Turismo, ¿plaga o bendición?
¿Quién le pone el cascabel al gato?
Mis padres apenas viajaron a ningún sitio. Salvo a Burgos en dos ocasiones: para la mili y para una luna de miel de la que ... se trajeron como recuerdo la reja del arado. Después de Aguilar de Campoo y de Bilbao —y fue para entierros—, no pasaron. En cambio, sus hijos y nietos han recorrido un buen puñado de países. Mientras escribo esta columna estoy rodeado de una multitud que gira alrededor del Panteón de Roma, por fuera y por dentro. Móviles en ristre y con claro riesgo cervical, la masa se mueve como un hormiguero bien coordinado.
La democratización del turismo se ha convertido en motivo de debate, de disputa y de enfrentamiento. Las paradojas que nos encontramos son numerosas, y seguramente haya más preguntas que respuestas certeras. El asunto parece haberse ido de las manos. En muchos lugares hemos puesto todos los huevos en la misma cesta, y claro... Nunca hasta ahora había habido en este planeta tanta gente que pudiera viajar por el mundo y disfrutar, de una u otra forma, de sus maravillas. Cada vez es más complicado encontrar un paraíso perdido donde el pie del turista no haya puesto su chancla.

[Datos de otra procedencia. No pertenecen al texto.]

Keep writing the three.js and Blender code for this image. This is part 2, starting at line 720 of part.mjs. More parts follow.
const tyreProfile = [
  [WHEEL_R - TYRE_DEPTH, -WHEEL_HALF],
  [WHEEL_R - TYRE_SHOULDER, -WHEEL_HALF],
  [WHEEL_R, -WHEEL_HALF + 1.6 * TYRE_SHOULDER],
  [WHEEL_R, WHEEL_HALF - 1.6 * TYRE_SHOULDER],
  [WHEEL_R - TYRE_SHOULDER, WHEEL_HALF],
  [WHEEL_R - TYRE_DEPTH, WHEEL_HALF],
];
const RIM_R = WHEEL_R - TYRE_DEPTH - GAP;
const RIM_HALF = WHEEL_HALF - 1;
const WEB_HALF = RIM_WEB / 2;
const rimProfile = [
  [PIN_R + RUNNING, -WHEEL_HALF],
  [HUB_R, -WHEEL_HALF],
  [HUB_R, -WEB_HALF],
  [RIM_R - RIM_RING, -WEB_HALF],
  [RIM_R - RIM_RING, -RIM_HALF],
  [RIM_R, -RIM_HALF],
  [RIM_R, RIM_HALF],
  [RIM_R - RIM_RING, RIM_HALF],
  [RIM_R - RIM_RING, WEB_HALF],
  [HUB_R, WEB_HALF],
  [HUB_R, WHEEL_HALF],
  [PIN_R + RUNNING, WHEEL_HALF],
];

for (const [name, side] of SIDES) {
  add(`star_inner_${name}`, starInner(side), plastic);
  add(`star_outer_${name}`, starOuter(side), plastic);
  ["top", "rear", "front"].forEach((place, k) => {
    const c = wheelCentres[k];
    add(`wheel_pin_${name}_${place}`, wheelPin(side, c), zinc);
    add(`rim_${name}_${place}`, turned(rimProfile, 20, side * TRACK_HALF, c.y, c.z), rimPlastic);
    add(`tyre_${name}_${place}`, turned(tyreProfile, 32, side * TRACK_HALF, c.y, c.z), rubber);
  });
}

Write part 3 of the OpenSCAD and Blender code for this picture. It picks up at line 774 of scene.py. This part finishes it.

El rechazo al turista, la turismofobia, va en aumento. Quiero pensar que se impugna, en realidad, el modelo de turismo de masas, cuya gestión no se rige ni por el justo medio ni por el sentido común. Lugares como Venecia, Barcelona, París o Roma son buenos ejemplos... o malos. Pero, claro, aquí viene la paradoja: los turistas molestan, los precios de los centros históricos son imposibles y los aborígenes no pueden vivir en ellos. Sin embargo, en mayor o menor medida todos somos turistas, o al menos muchos de nosotros. Seguramente no de Bali, ni de Aspen, ni de Kuala Lumpur, pero sí del pueblo de la familia, de mucho territorio patrio y de alguna escapadita en la que los guiris somos nosotros.
Se reclama un turismo de calidad y sostenible, ¿pero quién le pone el cascabel al gato y cómo? ¿Puede ser de calidad, sostenible y asequible para la plebe? A mí también me gustaría ver en reducida compañía la sonrisa de la moza de Da Vinci, sin codazos ni inhalando perfume «eau de humanité», pero no va a ser posible. O —lo que quizá sea peor—, si en un futuro lo es, seguramente sea porque, de nuevo, el turismo será para unos pocos.
Así que, de momento, seguiremos deambulando por esos mundos, nos sentiremos en ocasiones timados y en otras, avezados exploradores. Caminaremos con el móvil pegado a la nariz y Google Maps en el horizonte. Y, al volver a casa, veremos en efímeras fotos y vídeos lo que no pudimos disfrutar en vivo. Y de nuevo nos quejaremos de tanto dominguero y de tanto guiri. «Turisti ite domum».